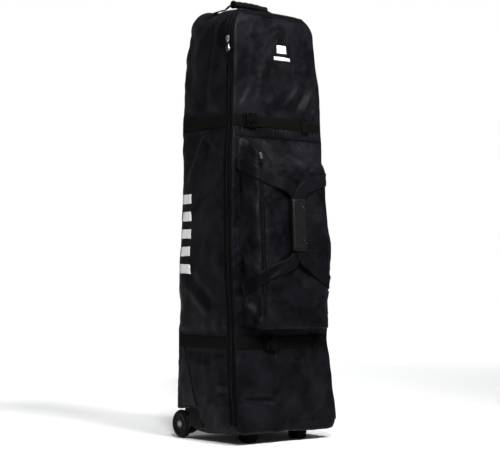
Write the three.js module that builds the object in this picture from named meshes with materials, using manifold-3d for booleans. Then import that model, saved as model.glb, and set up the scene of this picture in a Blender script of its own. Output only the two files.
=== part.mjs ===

--

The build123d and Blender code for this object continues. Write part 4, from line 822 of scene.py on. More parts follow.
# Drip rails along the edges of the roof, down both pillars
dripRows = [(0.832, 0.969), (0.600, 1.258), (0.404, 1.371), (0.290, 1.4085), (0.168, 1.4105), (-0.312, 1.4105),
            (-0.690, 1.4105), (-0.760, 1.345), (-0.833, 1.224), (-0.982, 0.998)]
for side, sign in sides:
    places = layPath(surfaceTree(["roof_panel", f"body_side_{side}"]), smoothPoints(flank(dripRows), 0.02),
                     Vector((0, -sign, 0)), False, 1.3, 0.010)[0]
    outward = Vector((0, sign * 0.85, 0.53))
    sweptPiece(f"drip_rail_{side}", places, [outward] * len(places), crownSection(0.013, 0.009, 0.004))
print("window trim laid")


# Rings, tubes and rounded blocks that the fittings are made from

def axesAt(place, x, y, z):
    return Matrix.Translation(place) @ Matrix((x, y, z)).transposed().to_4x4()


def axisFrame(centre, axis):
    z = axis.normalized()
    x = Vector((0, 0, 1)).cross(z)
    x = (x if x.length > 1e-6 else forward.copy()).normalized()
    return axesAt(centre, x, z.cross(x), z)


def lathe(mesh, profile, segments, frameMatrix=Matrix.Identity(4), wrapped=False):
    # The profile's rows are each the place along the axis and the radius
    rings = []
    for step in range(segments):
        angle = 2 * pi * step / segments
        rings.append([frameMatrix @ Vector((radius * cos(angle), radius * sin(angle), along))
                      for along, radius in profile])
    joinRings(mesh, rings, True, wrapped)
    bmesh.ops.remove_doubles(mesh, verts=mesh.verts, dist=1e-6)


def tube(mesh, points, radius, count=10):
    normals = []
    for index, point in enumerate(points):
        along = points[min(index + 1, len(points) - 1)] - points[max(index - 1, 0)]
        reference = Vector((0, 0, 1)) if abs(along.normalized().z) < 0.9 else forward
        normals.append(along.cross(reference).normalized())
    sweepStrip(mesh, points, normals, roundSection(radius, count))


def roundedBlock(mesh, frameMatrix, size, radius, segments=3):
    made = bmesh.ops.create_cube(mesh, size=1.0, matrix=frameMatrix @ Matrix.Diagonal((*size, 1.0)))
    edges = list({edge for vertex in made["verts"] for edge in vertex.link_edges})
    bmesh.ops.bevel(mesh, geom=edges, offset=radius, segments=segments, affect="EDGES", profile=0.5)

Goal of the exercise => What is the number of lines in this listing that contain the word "from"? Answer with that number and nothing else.

Written response => 3